Here is what you will need to make butter at home:
- 500mL whole whipping cream at room temperature (I prefer thick raw cream)
- hand mixer with variable speeds
- pour cream in a big bowl (I prefer the bowl to hold about 1.5L for every 500mL of cream)
- set up mixer and place beaters in the cream
- start mixer at lowest setting and stir the cream
- continue mixing until cream starts to “rise” and develop a thicker consistency (at this point, whipped cream will form)
- keep mixing the whipped cream and you willl soon hear the sound of swishing liquid (this is the butter milk)
- the butter will now separate from the butter milk
- once butter has separated, drain all butter milk, rinse butter ball, and squish out the rest of the liquid using your hands
- place the butter ball in a small bowl and refrigerate or use directly (salt or leave unsalted)

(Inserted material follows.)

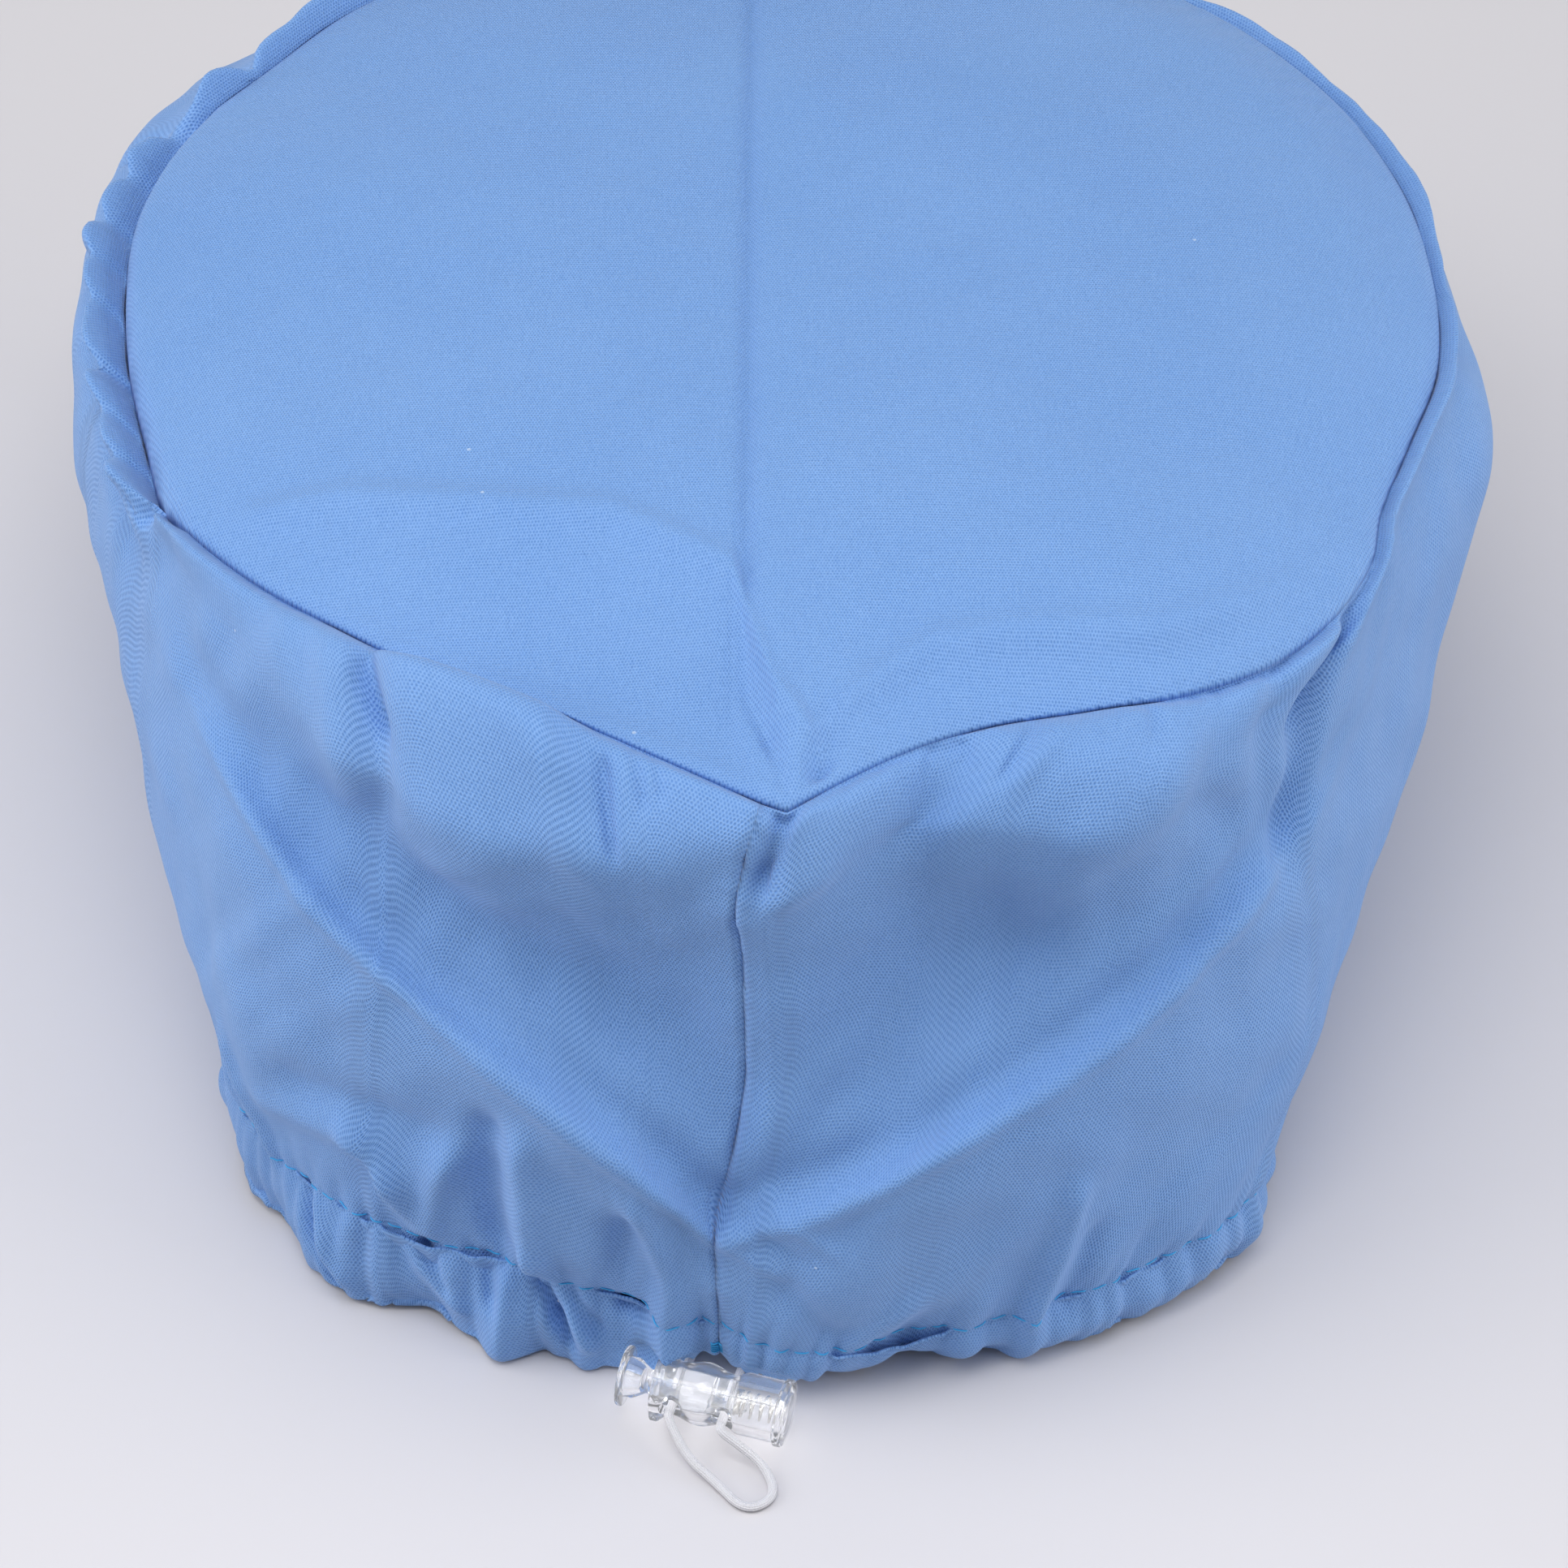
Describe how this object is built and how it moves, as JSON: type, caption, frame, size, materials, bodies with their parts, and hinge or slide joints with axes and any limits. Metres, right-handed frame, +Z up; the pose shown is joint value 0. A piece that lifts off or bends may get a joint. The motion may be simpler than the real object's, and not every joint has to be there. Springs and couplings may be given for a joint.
{
  "type": "surgical scrub cap",
  "caption": "Cotton scrub cap with a domed crown, tapering sides, a gathered drawcord hem and a clear two-hole spring cord lock.",
  "frame": {"origin": "middle of the cap's footprint on the table, at the height of the hem's lower edge, the free cord loop left out", "axes": "+Z up, +Y towards the forehead, +X towards the wearer's right"},
  "size_m": [0.21, 0.2656, 0.1119],
  "materials": {
    "cotton": "light-blue plain-weave cotton poplin, matt",
    "elastic": "white round knitted elastic, slightly translucent",
    "clear_plastic": "clear moulded polycarbonate, glossy",
    "spring_steel": "bright drawn spring wire"
  },
  "bodies": {
    "cap": {"crown_panel": "cotton", "side_panel_left": "cotton", "side_panel_right": "cotton", "hem_casing_left": "cotton", "hem_casing_right": "cotton", "drawcord": "elastic"},
    "lock": {"lock_barrel": "clear_plastic", "lock_spring": "spring_steel", "cord_strand_left": "elastic", "cord_strand_right": "elastic", "cord_loop": "elastic"},
    "plunger": {"lock_plunger": "clear_plastic"}
  },
  "joints": [
    {"name": "lock_slide", "type": "slide", "parent": "cap", "child": "lock", "axis": [-0.2823, -0.9593, 0], "range_m": [0, 0.01], "deforming": ["cord_strand_left", "cord_strand_right", "cord_loop"]},
    {"name": "plunger_press", "type": "slide", "parent": "lock", "child": "plunger", "axis": [0.9593, -0.2823, 0], "range_m": [0, 0.0022], "stiffness_N_per_m": 400, "springref_m": -0.003, "deforming": ["lock_spring"]}
  ]
}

- this whole process does not take longer than 25 minutes
This process is fairly intuitive and if done right can yield about a pound of butter and a little butter milk (which is quite delicious). The butter stores in the fridge for a few weeks, just like store-bought butter, or indefinitely in the freezer. To get the most out of the butter, use cream that comes from the milk of grass-fed cows. The butter will be a rich yellow color, as opposed to the off-white of regular butter.